TASK TO CARRY OUT:
Give back the whole listing exactly as shown.

[BEGIN]

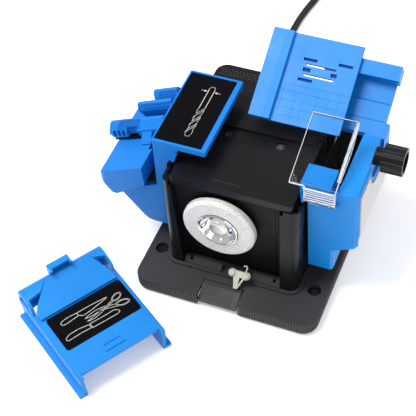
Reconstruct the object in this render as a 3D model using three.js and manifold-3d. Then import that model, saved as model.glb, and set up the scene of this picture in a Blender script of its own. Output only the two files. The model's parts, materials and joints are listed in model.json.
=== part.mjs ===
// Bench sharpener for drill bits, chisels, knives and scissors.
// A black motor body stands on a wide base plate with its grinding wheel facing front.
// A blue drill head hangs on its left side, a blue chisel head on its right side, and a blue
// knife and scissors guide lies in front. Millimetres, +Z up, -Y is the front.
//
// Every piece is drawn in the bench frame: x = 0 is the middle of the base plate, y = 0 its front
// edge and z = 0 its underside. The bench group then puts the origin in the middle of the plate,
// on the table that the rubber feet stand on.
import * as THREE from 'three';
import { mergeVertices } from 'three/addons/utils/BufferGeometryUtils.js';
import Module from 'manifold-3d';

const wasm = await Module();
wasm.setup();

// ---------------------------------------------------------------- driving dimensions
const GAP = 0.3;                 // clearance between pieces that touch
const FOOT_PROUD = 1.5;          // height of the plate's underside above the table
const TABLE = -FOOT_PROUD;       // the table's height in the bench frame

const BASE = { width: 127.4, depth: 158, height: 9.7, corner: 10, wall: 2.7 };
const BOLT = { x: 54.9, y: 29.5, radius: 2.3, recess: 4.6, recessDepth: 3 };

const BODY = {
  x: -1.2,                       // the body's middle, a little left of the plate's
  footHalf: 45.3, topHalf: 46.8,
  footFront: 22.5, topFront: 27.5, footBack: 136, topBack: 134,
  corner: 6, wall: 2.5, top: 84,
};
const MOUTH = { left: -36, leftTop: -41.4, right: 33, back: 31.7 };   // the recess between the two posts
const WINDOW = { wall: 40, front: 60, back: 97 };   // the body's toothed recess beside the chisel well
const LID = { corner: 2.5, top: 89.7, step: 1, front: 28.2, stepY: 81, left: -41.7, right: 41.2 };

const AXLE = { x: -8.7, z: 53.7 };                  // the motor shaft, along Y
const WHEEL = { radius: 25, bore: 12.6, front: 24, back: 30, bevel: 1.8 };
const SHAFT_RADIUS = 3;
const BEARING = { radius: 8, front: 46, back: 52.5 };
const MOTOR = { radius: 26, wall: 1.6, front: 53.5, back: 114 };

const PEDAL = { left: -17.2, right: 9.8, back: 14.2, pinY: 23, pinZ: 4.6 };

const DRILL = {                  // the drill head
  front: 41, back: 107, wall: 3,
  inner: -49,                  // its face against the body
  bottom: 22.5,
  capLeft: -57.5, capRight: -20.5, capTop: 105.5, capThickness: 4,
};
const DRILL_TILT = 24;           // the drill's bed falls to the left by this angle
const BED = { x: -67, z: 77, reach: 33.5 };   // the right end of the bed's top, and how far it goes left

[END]

SOLUTION TO THIS TASK:
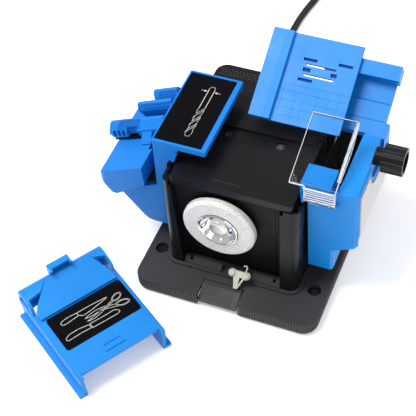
Reconstruct the object in this render as a 3D model using three.js and manifold-3d. Then import that model, saved as model.glb, and set up the scene of this picture in a Blender script of its own. Output only the two files. The model's parts, materials and joints are listed in model.json.
=== part.mjs ===
// Bench sharpener for drill bits, chisels, knives and scissors.
// A black motor body stands on a wide base plate with its grinding wheel facing front.
// A blue drill head hangs on its left side, a blue chisel head on its right side, and a blue
// knife and scissors guide lies in front. Millimetres, +Z up, -Y is the front.
//
// Every piece is drawn in the bench frame: x = 0 is the middle of the base plate, y = 0 its front
// edge and z = 0 its underside. The bench group then puts the origin in the middle of the plate,
// on the table that the rubber feet stand on.
import * as THREE from 'three';
import { mergeVertices } from 'three/addons/utils/BufferGeometryUtils.js';
import Module from 'manifold-3d';

const wasm = await Module();
wasm.setup();

// ---------------------------------------------------------------- driving dimensions
const GAP = 0.3;                 // clearance between pieces that touch
const FOOT_PROUD = 1.5;          // height of the plate's underside above the table
const TABLE = -FOOT_PROUD;       // the table's height in the bench frame

const BASE = { width: 127.4, depth: 158, height: 9.7, corner: 10, wall: 2.7 };
const BOLT = { x: 54.9, y: 29.5, radius: 2.3, recess: 4.6, recessDepth: 3 };

const BODY = {
  x: -1.2,                       // the body's middle, a little left of the plate's
  footHalf: 45.3, topHalf: 46.8,
  footFront: 22.5, topFront: 27.5, footBack: 136, topBack: 134,
  corner: 6, wall: 2.5, top: 84,
};
const MOUTH = { left: -36, leftTop: -41.4, right: 33, back: 31.7 };   // the recess between the two posts
const WINDOW = { wall: 40, front: 60, back: 97 };   // the body's toothed recess beside the chisel well
const LID = { corner: 2.5, top: 89.7, step: 1, front: 28.2, stepY: 81, left: -41.7, right: 41.2 };

const AXLE = { x: -8.7, z: 53.7 };                  // the motor shaft, along Y
const WHEEL = { radius: 25, bore: 12.6, front: 24, back: 30, bevel: 1.8 };
const SHAFT_RADIUS = 3;
const BEARING = { radius: 8, front: 46, back: 52.5 };
const MOTOR = { radius: 26, wall: 1.6, front: 53.5, back: 114 };

const PEDAL = { left: -17.2, right: 9.8, back: 14.2, pinY: 23, pinZ: 4.6 };

const DRILL = {                  // the drill head
  front: 41, back: 107, wall: 3,
  inner: -49,                  // its face against the body
  bottom: 22.5,
  capLeft: -57.5, capRight: -20.5, capTop: 105.5, capThickness: 4,
};
const DRILL_TILT = 24;           // the drill's bed falls to the left by this angle
const BED = { x: -67, z: 77, reach: 33.5 };   // the right end of the bed's top, and how far it goes left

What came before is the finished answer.